Our current state of hardware is much like the infancy of computers. We’re able to do things far beyond what we ever could before, but lack a hook for the mass market. Who wants to pay $430 to play a virtual lightsaber musical minigame? In Silicon Valley, that may be pocket change. Elsewhere, that’s a month’s rent. If someone is already has the system or is getting it for a more important reason (such as training, learning, communications, etc), the additional $30 for a game or other entertainment becomes easy to justify. You wouldn’t buy a smartphone to play Candy Crush, but needing a mobile communication and work platform with access to the internet makes it easy to justify the entertainment. This is a huge part of the culture of smartphones, and exactly what most XR technologies lack.

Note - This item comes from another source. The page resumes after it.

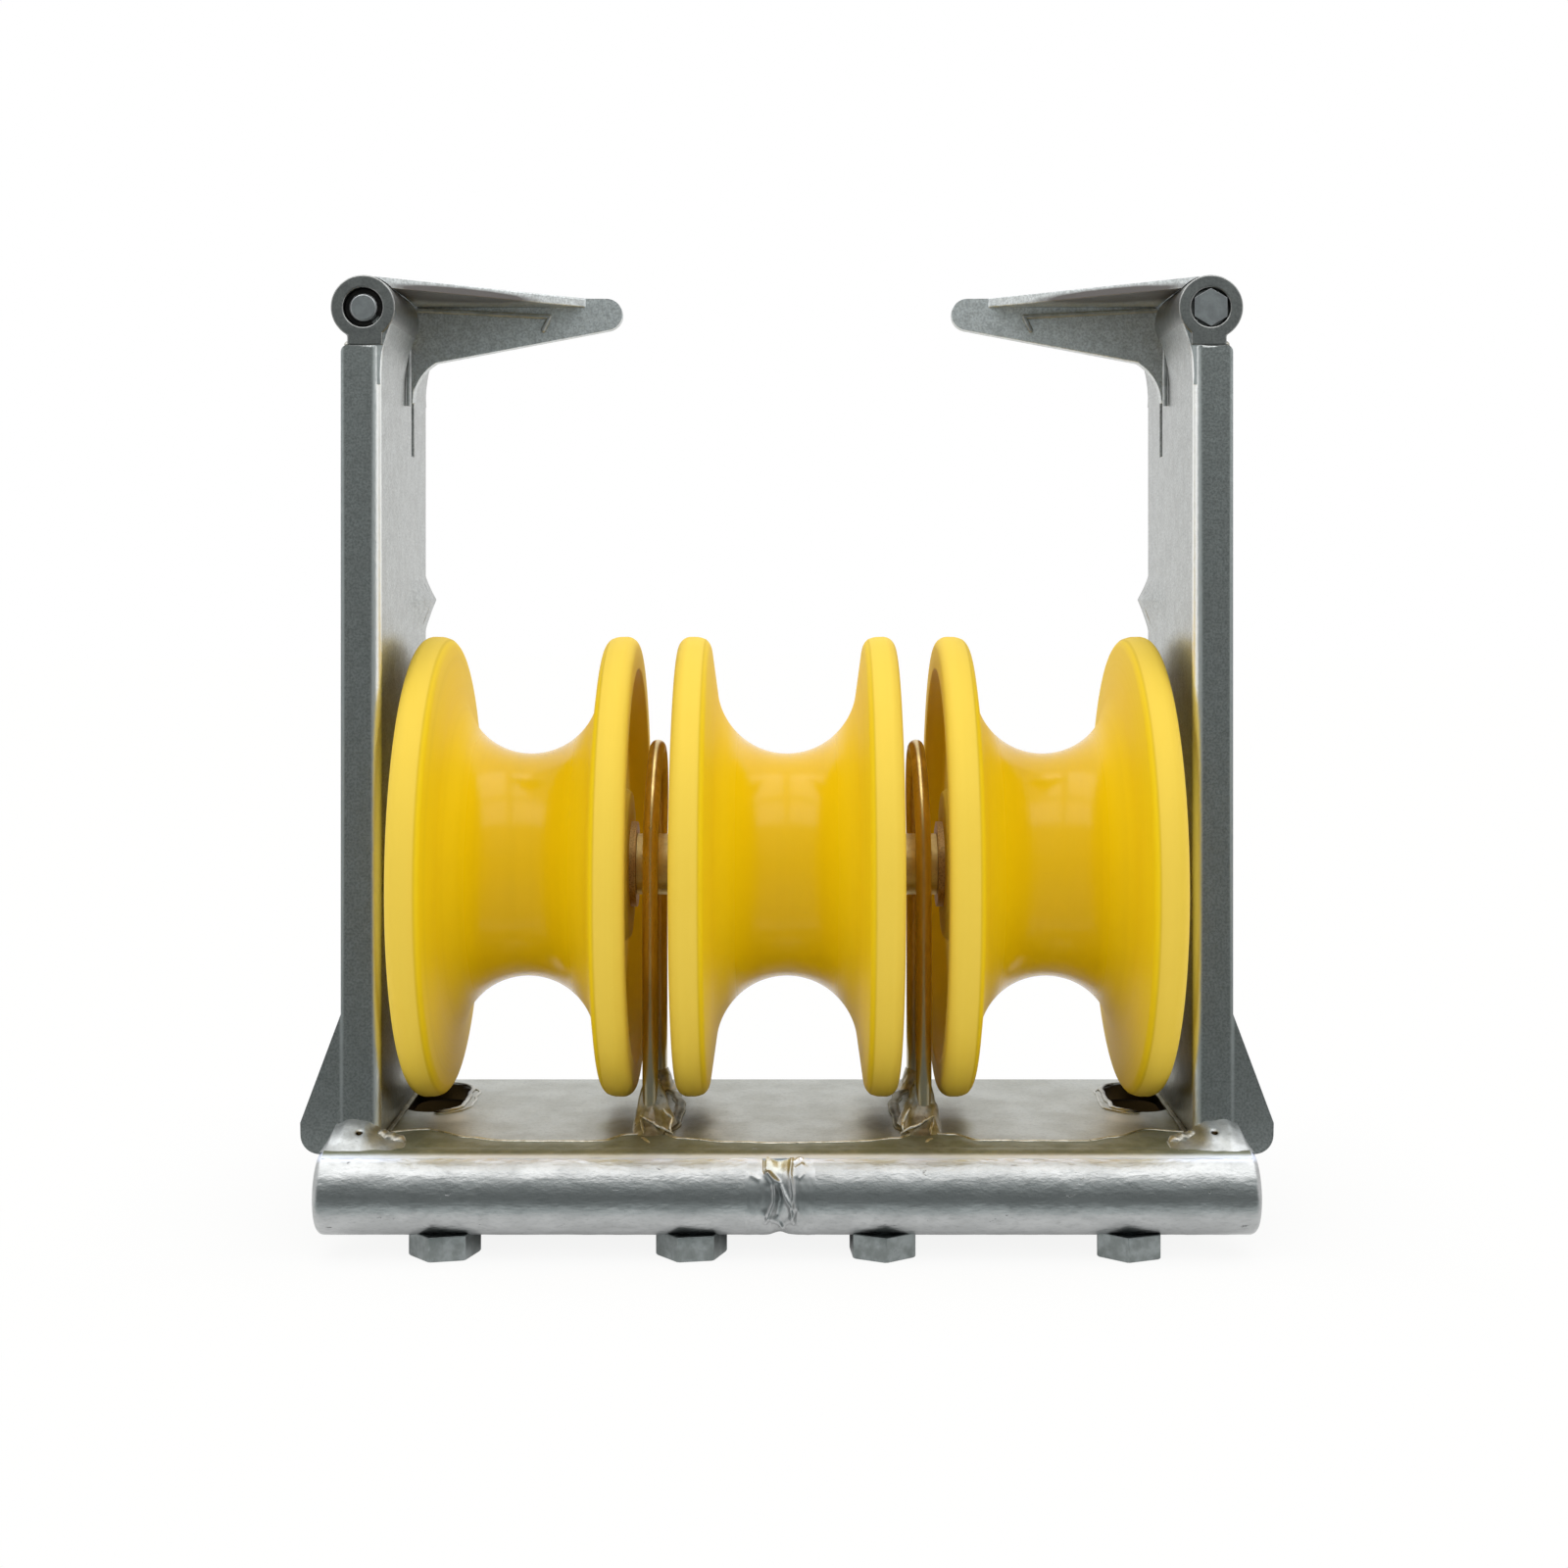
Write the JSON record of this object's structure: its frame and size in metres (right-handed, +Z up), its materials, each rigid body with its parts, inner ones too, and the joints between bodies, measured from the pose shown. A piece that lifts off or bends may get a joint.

No single app made smartphones big. In fact, no app was even capable of it, without the practical functionality smartphones inherently came with. Its the same for VR and AR. Augmented Reality is much easier to do this with. A set of AR glasses give you a reasonable amount of functionality with real time data and interaction with the real world that helps with everything from guiding work, driving, taking and reading notes, a human dash cam, and even public speaking. Once a quality product is our there, its easy for the mass market to justify at a reasonable cost.
Virtual Reality doesn’t share these inherent productivity benefits, and faces a bigger obstacle in penetrating the mass market. This is where the culture play becomes so important. Until VR has more practical everyday applications, its more in line with a game console in the eyes of consumers. In this regard, there’s many options for VR that simply haven’t been explored. The youth are an impressionable demographic with strong buying power and an eagerness for new technology. Corporate and labor employees can go through training with VR, subsidized by headset companies and publishers. The elderly are the most heavily concentrated (and often bored) audience, who are often surprisingly open to easy to use technologies. When a new technology is introduced into the everyday life of each of these audiences, it becomes the ‘why’ and naturally builds its culture around those applications.
There’s no end to the possibilities of culture and cultural marketing in XR technologies, much of which is untapped. Every product has the capability of culture, and the lack of implementation is one of the biggest bottlenecks in the growth of our industry.